Many Reform voters see no contradiction in supporting government intervention in the market at the same time as opposing left-wing policies on the environment, immigration and gender. It is a problem Nigel Farage’s party has yet to resolve.
Reform’s economic policies are not exactly free market. Farage has called for the nationalization of British Steel and supports protectionism in trade. Reform supports more public spending in areas like the NHS and housing and does not seem to want big reductions in benefits to families.
Billionaires are not exactly praised in British political culture. Farage is being investigated by the Parliamentary Standards Commissioner over a £5 million donation from a Thailand-based cryptocurrency trader, Christopher Harborne. It is not a good look.

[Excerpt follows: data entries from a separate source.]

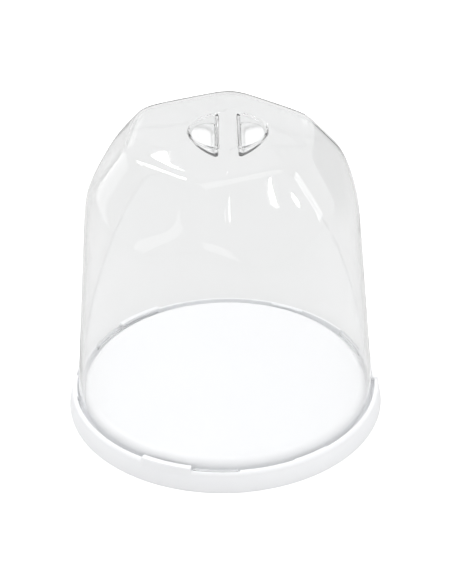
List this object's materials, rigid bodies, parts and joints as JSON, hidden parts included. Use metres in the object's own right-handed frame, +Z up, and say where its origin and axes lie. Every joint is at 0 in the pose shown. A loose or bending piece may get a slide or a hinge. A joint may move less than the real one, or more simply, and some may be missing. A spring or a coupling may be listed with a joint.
{
  "type": "humidity dome tray",
  "caption": "Clear soft-faceted bell dome with a recessed top grip, standing in the groove of a round white base tray with a raised floor and twist-lock hooks.",
  "frame": {"origin": "on the dome's and tray's common axis, at the ground under the skirt", "axes": "+Z up along the axis of the tray and the way the dome lifts; +X to the right seen from the front; +Y to the back, the bar of the grip runs along Y"},
  "size_m": [0.32, 0.32, 0.3047],
  "materials": {
    "white_plastic": "smooth white moulded plastic with a satin sheen",
    "clear_plastic": "clear colourless polished plastic"
  },
  "bodies": {
    "base": {"base_tray": "white_plastic"},
    "dome": {"clear_dome": "clear_plastic"}
  },
  "joints": [
    {"name": "dome_lift", "type": "slide", "parent": "base", "child": "dome", "axis": [0, 0, 1], "range_m": [0, 0.3]}
  ]
}
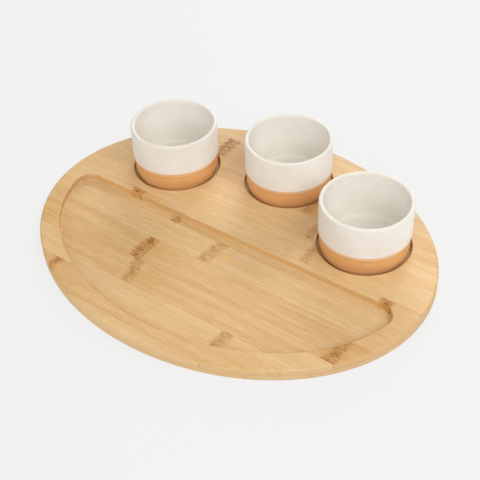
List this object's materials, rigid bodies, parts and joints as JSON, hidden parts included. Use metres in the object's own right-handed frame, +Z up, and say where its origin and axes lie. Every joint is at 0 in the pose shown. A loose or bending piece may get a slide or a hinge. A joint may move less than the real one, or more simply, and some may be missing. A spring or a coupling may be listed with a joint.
{
  "type": "chip and dip server",
  "caption": "Oval laminated bamboo board with a D-shaped chip tray, and straight-sided dip bowls with a speckled glaze that stand in round wells and lift out.",
  "frame": {"origin": "centre of the oval board on its underside", "axes": "+X along the board's long axis, +Y from the chip tray towards the bowls, +Z up"},
  "size_m": [0.4, 0.32, 0.0644],
  "materials": {
    "bamboo_light": "satin, oiled",
    "bamboo_honey": "satin, oiled",
    "bamboo_amber": "satin, oiled",
    "terracotta": "matte, bare",
    "cream_glaze": "satin, speckled"
  },
  "bodies": {
    "board": {"bottom_stave_01": "bamboo_honey", "bottom_stave_02": "bamboo_light", "bottom_stave_03": "bamboo_honey", "bottom_stave_04": "bamboo_honey", "bottom_stave_05": "bamboo_light", "bottom_stave_06": "bamboo_light", "bottom_stave_07": "bamboo_amber", "bottom_stave_08": "bamboo_honey", "bottom_stave_09": "bamboo_light", "bottom_stave_10": "bamboo_honey", "bottom_stave_11": "bamboo_amber", "top_stave_01": "bamboo_light", "top_stave_02": "bamboo_honey", "top_stave_03_left": "bamboo_light", "top_stave_03_right": "bamboo_light", "top_stave_04_left": "bamboo_amber", "top_stave_04_right": "bamboo_amber", "top_stave_05_left": "bamboo_honey", "top_stave_05_right": "bamboo_honey", "top_stave_06": "bamboo_light", "top_stave_07": "bamboo_light", "top_stave_08_left": "bamboo_light", "top_stave_08_middle": "bamboo_light", "top_stave_08_right": "bamboo_light", "top_stave_09_outer_left": "bamboo_honey", "top_stave_09_inner_left": "bamboo_honey", "top_stave_09_inner_right": "bamboo_honey", "top_stave_09_outer_right": "bamboo_honey", "top_stave_10_left": "bamboo_light", "top_stave_10_right": "bamboo_light", "top_stave_11": "bamboo_light", "top_stave_12": "bamboo_honey"},
    "left_bowl": {"left_bowl_clay_body": "terracotta", "left_bowl_glaze_coat": "cream_glaze"},
    "middle_bowl": {"middle_bowl_clay_body": "terracotta", "middle_bowl_glaze_coat": "cream_glaze"},
    "right_bowl": {"right_bowl_clay_body": "terracotta", "right_bowl_glaze_coat": "cream_glaze"}
  },
  "joints": [
    {"name": "left_bowl_lift", "type": "slide", "parent": "board", "child": "left_bowl", "axis": [0, 0, 1], "range_m": [0, 0.08]},
    {"name": "middle_bowl_lift", "type": "slide", "parent": "board", "child": "middle_bowl", "axis": [0, 0, 1], "range_m": [0, 0.08]},
    {"name": "right_bowl_lift", "type": "slide", "parent": "board", "child": "right_bowl", "axis": [0, 0, 1], "range_m": [0, 0.08]}
  ]
}
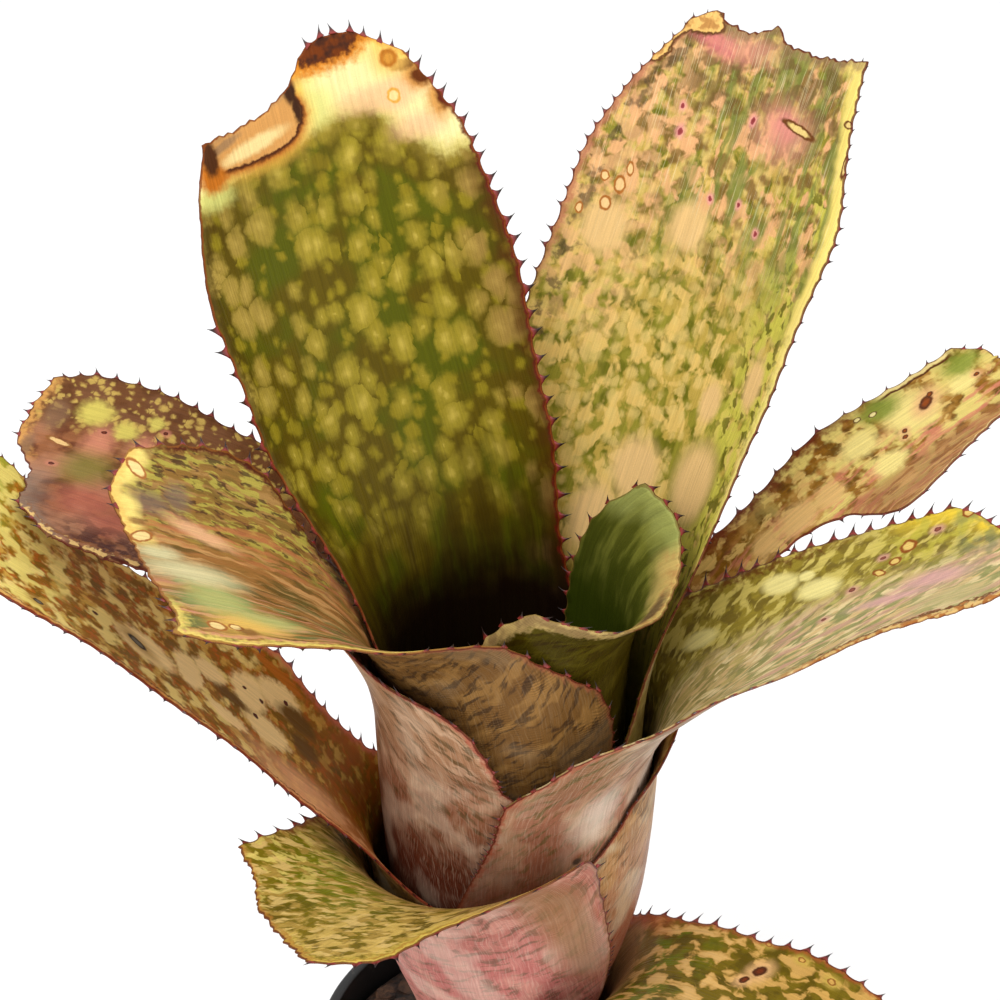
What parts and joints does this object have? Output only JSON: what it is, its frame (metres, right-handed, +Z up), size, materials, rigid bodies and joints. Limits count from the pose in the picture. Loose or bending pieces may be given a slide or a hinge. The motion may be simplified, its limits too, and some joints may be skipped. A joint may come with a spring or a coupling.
{
  "type": "potted tank bromeliad",
  "caption": "Tank bromeliad with broad, spiny, mottled strap leaves nested in an upright tube, standing in bark mix in a round tapered pot.",
  "frame": {"origin": "middle of the flat underside of the pot", "axes": "+Z up along the plant's tube of leaves; -Y is the front, where the leaf tube's front rim and the low front leaf show; +X to the right"},
  "size_m": [0.2696, 0.1664, 0.3542],
  "materials": {
    "pot": "black moulded plastic, satin",
    "soil": "damp dark bark mix",
    "stem": "pale brown scarred stem",
    "leaf_green": "bright green leaf with tan lip, satin",
    "leaf_olive": "dark olive leaf with yellow-green blotches, satin",
    "leaf_streaked": "grey-green leaf with cream and pink streaks, satin",
    "leaf_cream": "cream and pink mottled olive leaf, satin",
    "leaf_red": "red-brown leaf with cream blotches, satin"
  },
  "bodies": {
    "root": {"pot": "pot", "soil": "soil", "stem": "stem", "leaf_01_heart": "leaf_green", "leaf_02_back_left": "leaf_olive", "leaf_03_front_left": "leaf_streaked", "leaf_04_back_right": "leaf_cream", "leaf_05_left": "leaf_red", "leaf_06_right_front": "leaf_streaked", "leaf_07_right_back": "leaf_cream", "leaf_08_low_left": "leaf_red", "leaf_09_low_front": "leaf_olive", "leaf_10_low_right": "leaf_olive"}
  },
  "joints": []
}
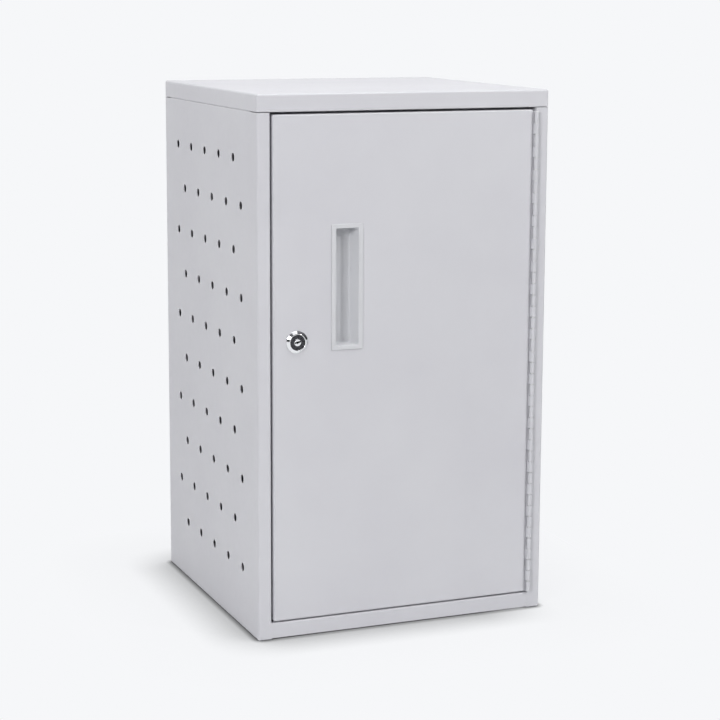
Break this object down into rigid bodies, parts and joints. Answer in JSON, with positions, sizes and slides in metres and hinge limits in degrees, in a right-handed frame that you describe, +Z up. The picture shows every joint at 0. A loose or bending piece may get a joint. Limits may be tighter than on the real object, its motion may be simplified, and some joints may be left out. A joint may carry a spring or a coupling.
{
  "type": "locker cabinet",
  "caption": "Small sheet-steel locker cabinet with a flush door on a full-height piano hinge, a recessed handle, a cam lock and round vent holes in its sides.",
  "frame": {"origin": "centre of the cabinet body on the surface that it stands on", "axes": "+X to the right across the front (hinge side), +Y from front to back, +Z up"},
  "size_m": [0.346, 0.3393, 0.6],
  "materials": {
    "powder_coat": "fine powder coat, light grey",
    "handle_plastic": "moulded, satin",
    "chrome_face": "polished",
    "zinc": "zinc plated",
    "bumper_rubber": "matt"
  },
  "bodies": {
    "cabinet": {"left_side_panel": "powder_coat", "right_side_panel": "powder_coat", "back_panel": "powder_coat", "base_pan": "powder_coat", "top_lid": "powder_coat", "top_rail": "powder_coat", "stop_strip": "powder_coat", "strip_rivets": "zinc", "back_rivets": "zinc", "door_bumpers": "bumper_rubber", "lid_studs": "zinc", "lid_nuts": "zinc", "left_coat_hook": "zinc", "right_coat_hook": "zinc", "hinge_post_leaf": "powder_coat", "hinge_pin": "zinc", "hinge_post_rivets": "zinc"},
    "door": {"door_skin": "powder_coat", "door_stiffener": "powder_coat", "hinge_door_leaf": "powder_coat", "hinge_door_rivets": "zinc", "handle_cup": "handle_plastic", "handle_bracket": "zinc", "handle_nuts": "zinc", "lock_housing": "chrome_face", "lock_nut": "zinc"},
    "lock": {"lock_plug": "chrome_face", "lock_cam": "zinc", "cam_washer": "zinc", "cam_screw": "zinc"}
  },
  "joints": [
    {"name": "door_hinge", "type": "hinge", "parent": "cabinet", "child": "door", "pos_m": [0.157, -0.1694, 0], "axis": [0, 0, 1], "range_deg": [0, 170]},
    {"name": "lock_turn", "type": "hinge", "parent": "door", "child": "lock", "pos_m": [-0.1277, -0.1665, 0.332], "axis": [0, 1, 0], "range_deg": [0, 90]}
  ]
}
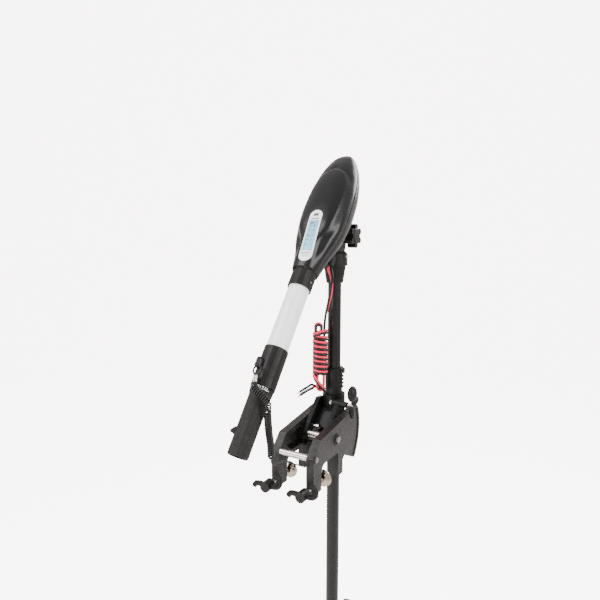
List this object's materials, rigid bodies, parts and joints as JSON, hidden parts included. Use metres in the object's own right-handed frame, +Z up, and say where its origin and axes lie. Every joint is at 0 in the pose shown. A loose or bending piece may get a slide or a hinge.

However, this is where it gets interesting.
Scratch the surface, and Andy Burnham turns out to be one very big supporter of very wealthy people. Indeed, his revival of Manchester city center, now glistening with tower blocks, was largely achieved through giving very large public loans to property developers to build thousands of expensive flats that very few Manchester people can afford.
As mayor, Burnham chaired the Greater Manchester Housing Investment Loans Fund. It lent hundreds of millions to Renaker, led by billionaire Daren Whitaker. These loans helped fund luxury high-rise skyscrapers in central Manchester, many of which were marketed to Chinese buy-to-let landlords. Of the thousands of new homes built in the city, fewer than 5 percent were affordable.
No one suggests that Burnham did anything improper; indeed, his developments have had a transformative impact on the Manchester economy, which has been growing faster than any other city in England. He’s the kind of politician Donald Trump would love to do business with. But it does rather clash with his socialist schtick.
This week, if he wins in Makerfield, Andy Burnham will immediately launch a campaign to replace Keir Starmer as Prime Minister. Intriguingly, Starmer says he is “not going anywhere” and is determined to fight to stay in Number 10. Perhaps Starmer realizes that some of the gloss is beginning to fade from the King of the North.